At 12:30 PM, Blogger Fajita said...

I've been thinking about emergent as a conversation. I've read about some who would like emergent to blow the doors wide open and declare itself a movement, but then there are others who would like to keep it a conversation for now. Myself - I'm ambivelent. There is part of me that really wants emergent to be popcorn and I want to microwave this thing, but then there is part of me that thinks it is a roast in a crock pot.

But I lean on the side of emergent being a roast. It is thick, rich and can't be rushed. My feeling is that the people who want emergent to rush more quickly are good people with great ideas. These are the pioneers. Hopefully they are the church planters. However, unless church planting becomes much, much more the norm, emergent will need to remain a conversation. But let's not think it a static thing. Frodo could not really start his journey until the fellowshp gathered. This conversation is a gathering of the masses. I think emergent is more like Frodo having the ring and running for his life.

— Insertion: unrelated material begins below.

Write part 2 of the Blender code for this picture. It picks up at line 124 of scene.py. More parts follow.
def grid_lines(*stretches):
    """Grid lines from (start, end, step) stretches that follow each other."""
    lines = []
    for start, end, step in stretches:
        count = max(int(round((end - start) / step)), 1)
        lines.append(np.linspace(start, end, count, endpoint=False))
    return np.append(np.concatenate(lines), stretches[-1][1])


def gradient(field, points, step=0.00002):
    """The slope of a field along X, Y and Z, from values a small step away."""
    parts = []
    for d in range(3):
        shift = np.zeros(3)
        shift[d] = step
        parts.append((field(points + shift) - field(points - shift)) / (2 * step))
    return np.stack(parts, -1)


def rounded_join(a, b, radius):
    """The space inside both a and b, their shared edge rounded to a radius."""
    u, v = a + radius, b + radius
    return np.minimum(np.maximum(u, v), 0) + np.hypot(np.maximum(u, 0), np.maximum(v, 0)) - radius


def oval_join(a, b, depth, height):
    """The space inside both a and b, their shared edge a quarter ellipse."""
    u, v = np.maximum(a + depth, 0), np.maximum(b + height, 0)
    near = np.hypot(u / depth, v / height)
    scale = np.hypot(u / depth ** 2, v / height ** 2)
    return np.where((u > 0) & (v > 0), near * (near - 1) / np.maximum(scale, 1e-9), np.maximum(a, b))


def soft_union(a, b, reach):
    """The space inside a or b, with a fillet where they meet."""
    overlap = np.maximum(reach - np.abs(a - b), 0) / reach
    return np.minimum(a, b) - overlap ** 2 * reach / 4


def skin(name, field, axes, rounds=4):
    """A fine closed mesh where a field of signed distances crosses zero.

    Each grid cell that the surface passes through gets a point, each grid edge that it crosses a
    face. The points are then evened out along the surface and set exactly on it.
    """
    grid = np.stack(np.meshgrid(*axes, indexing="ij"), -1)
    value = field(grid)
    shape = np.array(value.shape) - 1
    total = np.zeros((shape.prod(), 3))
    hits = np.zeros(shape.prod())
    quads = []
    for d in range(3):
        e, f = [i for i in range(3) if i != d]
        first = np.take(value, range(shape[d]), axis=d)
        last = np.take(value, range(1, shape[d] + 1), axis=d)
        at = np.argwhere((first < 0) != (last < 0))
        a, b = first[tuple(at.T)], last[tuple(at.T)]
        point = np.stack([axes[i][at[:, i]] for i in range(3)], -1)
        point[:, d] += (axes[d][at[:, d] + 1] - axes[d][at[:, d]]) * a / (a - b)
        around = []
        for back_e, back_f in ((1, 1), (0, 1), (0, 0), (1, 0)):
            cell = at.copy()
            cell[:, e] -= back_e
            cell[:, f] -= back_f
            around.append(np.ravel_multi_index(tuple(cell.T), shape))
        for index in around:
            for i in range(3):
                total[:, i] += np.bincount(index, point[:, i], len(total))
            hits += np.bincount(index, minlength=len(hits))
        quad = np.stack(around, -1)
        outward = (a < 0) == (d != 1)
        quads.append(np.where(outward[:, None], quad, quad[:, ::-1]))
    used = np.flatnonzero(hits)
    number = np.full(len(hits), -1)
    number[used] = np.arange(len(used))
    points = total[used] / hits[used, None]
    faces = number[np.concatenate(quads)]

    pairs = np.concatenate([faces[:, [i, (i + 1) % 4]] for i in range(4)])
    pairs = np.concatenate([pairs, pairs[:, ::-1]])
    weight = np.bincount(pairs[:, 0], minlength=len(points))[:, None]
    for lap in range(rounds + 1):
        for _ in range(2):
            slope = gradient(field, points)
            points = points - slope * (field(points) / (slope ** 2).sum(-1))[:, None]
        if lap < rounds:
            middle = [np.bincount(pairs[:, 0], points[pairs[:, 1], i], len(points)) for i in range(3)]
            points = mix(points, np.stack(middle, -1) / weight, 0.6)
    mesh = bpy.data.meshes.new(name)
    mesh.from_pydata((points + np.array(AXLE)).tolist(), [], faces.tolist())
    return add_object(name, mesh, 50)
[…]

When most of the people out there who are the potential emergent crowd can witness the successes and failures of the pioneers, they will need to sit back and ponder. Great, let them ponder. But also give them something to ponder on. They will make a decision to change, but they need something to see before they do.

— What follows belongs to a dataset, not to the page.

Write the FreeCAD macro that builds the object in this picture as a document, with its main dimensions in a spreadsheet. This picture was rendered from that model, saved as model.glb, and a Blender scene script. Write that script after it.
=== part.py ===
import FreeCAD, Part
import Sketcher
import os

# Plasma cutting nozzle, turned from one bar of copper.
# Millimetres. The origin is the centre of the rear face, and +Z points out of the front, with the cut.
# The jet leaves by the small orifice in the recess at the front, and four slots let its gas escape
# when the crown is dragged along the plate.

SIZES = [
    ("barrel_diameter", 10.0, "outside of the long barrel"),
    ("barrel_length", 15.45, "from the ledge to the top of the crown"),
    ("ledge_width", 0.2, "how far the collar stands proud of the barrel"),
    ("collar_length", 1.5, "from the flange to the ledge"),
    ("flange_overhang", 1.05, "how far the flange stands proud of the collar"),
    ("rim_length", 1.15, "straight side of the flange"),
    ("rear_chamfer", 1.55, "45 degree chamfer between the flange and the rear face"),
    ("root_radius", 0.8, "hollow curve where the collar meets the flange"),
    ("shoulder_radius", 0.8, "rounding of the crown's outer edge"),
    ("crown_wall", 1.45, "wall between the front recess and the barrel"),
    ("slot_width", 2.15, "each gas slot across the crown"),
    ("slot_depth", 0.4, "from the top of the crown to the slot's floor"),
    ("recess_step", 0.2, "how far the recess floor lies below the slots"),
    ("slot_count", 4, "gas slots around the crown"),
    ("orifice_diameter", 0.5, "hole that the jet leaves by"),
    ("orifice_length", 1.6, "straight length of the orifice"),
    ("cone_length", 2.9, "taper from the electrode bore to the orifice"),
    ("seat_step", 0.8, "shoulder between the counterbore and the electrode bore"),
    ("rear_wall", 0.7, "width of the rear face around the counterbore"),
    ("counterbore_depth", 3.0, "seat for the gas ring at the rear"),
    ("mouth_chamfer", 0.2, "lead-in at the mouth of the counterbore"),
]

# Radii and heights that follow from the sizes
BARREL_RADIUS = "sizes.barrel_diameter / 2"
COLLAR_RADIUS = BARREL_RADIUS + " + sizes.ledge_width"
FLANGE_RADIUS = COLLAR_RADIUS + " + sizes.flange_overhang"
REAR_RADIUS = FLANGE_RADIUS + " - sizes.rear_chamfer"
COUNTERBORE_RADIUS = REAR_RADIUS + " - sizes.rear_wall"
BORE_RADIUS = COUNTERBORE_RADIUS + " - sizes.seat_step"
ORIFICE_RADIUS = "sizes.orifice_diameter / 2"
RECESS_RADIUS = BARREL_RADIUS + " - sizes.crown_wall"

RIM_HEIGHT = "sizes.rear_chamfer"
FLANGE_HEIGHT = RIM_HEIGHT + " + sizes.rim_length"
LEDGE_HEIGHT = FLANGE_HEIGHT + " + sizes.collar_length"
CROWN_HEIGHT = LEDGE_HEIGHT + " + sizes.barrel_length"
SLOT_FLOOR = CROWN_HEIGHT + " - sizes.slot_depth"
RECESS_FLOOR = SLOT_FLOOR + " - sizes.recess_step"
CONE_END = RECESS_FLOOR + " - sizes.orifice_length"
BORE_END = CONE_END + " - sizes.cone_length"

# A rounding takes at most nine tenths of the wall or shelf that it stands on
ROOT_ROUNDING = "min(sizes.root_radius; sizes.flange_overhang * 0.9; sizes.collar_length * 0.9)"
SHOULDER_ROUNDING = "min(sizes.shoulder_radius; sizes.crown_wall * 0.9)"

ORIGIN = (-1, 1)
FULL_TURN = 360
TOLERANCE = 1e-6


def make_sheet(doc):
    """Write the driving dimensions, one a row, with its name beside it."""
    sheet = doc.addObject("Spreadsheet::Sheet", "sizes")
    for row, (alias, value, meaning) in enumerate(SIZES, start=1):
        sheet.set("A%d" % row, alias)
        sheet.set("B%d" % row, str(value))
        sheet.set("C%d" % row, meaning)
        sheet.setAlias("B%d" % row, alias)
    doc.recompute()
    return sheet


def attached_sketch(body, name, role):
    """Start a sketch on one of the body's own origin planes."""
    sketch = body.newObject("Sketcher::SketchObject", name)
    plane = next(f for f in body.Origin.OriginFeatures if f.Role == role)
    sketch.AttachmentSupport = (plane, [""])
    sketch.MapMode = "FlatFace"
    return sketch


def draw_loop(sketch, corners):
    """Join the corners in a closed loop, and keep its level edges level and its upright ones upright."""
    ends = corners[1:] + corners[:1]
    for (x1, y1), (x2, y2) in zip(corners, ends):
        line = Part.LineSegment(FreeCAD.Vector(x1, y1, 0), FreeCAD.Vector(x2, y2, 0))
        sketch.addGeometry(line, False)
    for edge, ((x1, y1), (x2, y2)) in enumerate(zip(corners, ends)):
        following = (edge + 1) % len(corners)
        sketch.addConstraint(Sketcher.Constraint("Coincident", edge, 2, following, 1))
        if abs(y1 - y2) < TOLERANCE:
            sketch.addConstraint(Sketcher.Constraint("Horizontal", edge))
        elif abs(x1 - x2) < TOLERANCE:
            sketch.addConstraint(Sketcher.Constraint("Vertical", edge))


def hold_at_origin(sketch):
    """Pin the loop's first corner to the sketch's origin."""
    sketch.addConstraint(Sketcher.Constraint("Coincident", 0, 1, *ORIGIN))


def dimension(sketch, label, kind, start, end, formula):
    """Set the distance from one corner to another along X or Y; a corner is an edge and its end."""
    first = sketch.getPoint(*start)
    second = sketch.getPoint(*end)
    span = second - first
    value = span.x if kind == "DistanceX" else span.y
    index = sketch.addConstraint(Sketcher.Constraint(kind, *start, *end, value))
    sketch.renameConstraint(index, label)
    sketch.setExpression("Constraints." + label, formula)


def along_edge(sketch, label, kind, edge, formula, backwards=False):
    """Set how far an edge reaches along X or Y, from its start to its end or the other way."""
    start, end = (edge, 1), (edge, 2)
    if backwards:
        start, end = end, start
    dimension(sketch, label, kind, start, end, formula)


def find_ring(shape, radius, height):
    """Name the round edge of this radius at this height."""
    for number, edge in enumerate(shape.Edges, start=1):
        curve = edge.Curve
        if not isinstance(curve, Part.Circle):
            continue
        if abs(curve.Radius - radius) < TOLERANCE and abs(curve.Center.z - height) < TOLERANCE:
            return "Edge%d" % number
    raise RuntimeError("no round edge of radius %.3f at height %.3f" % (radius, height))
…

The risk of emergent too quickly defining itself is that it will become a denomination. I do not care what its leaders (those who want quicker movement) say, it will. Luther didn't want Lutherans and Campbell didn't want Campbellites. Guess what. They got them in spades.

A conversation is a place of safety before something awesome can happen. My guess is that there are tons of people in stifling churches dying for the right opportuinity to do something more with their faith. When a critical mass emerges near them, they will move. Enough of this happening and it's a movement. Enough movement is a movement.

I tend to think emergent will be a movement before its people know it is. In retrospect a date can be assigned to the beginning of the Emergent movement. However, it is not useful to know whether it is a movement or a conversation.

Planters need to plant. Conversants need to converse. Maybe, just maybe it will be a conversation so long that it drives people so nuts that they will plant churches.

Aaaaaaaaaahah!

 
At 12:46 PM, Blogger Fred Peatross said...

Great thoughts!

 
At 12:44 PM, Blogger Russell said...

Hi Fred,

I recognized the emergent conversation about 3 years ago now. I could write pages about my own frustrations, trials and problems since I started on this road but it was not until I realized that God moves in His own ways, and in His own time that I found peace. Will the Emergent conversation ever catch on? Perhaps. If I might be allowed to borrow a phrase from Gandalf "Even the very wise cannot see all ends."

Our task is to reach out to all those who are around us, to demonstrate in real, practical ways, that we love them, and to sow the seed of Hope that we have been given in Christ Jesus. Once we have done that, let God give the increase. We know that His Word will not return unto Him void. That must be enough to satisfy us in this life.

God Bless,

Russell Wilson

 
At 2:33 PM, Blogger Brother Maynard said...

This comment has been removed by a blog administrator.

 
At 2:47 PM, Blogger Brother Maynard said...

This is more of a manually-entered TrackBack but I did want to make the comments... which are online here in their full form. Thanks for stimulating my thinking on this... my full comments end up also considering what a movement looks like, if Emergent is one, and the coming criticism.

Excerpts from my post:

Blogging has obviously come of age in the last couple of years, but I would challenge the notion that they are individualistic... they're just a different form of conversation. Maybe it's like sitting alone in a crowded restaurant and talking to yourself.... you know someone is going to be listening, but you don't know who; but every now and then someone answers. Blogging is like this — most bloggers would probably tell you they have solid evidence of readership far beyond what "Comments (0)" seems to indicate (that's certainly true of my blog). If used, comments of course fill in the 'return' part of the conversation to some degree, and I would suggest that comments are made for the masses. Right now, the conversation is largely between bloggers and other bloggers... Blogs are a solo act only to the extent that they do not interact with other blogs. To the extent they interact, they become conversation.

Emergent bloggers have a role to play in helping to shape the conversation, and that the spokespersons should take note of what's being said, regardless of the level of their day-to-day participation. My sense is that this is occurring as it should be. It is these spokespersons who are to some degree charged with taking the online and offline Emergent conversations to the wider audience. Many from the wider audience will be able to relate to the spokespersons before they can to the bloggers, though an avenue is created for them to hear from the bloggers through the spokespersons — who will often be speaking through "old meda." What occurs next is a drawing toward new media as well as toward the Emerging Church. Old media doesn't do two-way communication very well unless they pick your "letter to the editor" and that's not exactly conversation.

So here it is, then: Bloggers will not cause Emergent to become a movement; they could theoretically decide among themselves that Emergent is a movement, but they really shouldn't try to force the issue. What bloggers need to do is keep the conversation rolling, keep it archived, and keep interacting with one another — actually increasing the level of interaction where possible and practical. As new arrivals start joining the conversation, bloggers need to be there to listen and provide a venue for the new voices. So don't give up, Fred!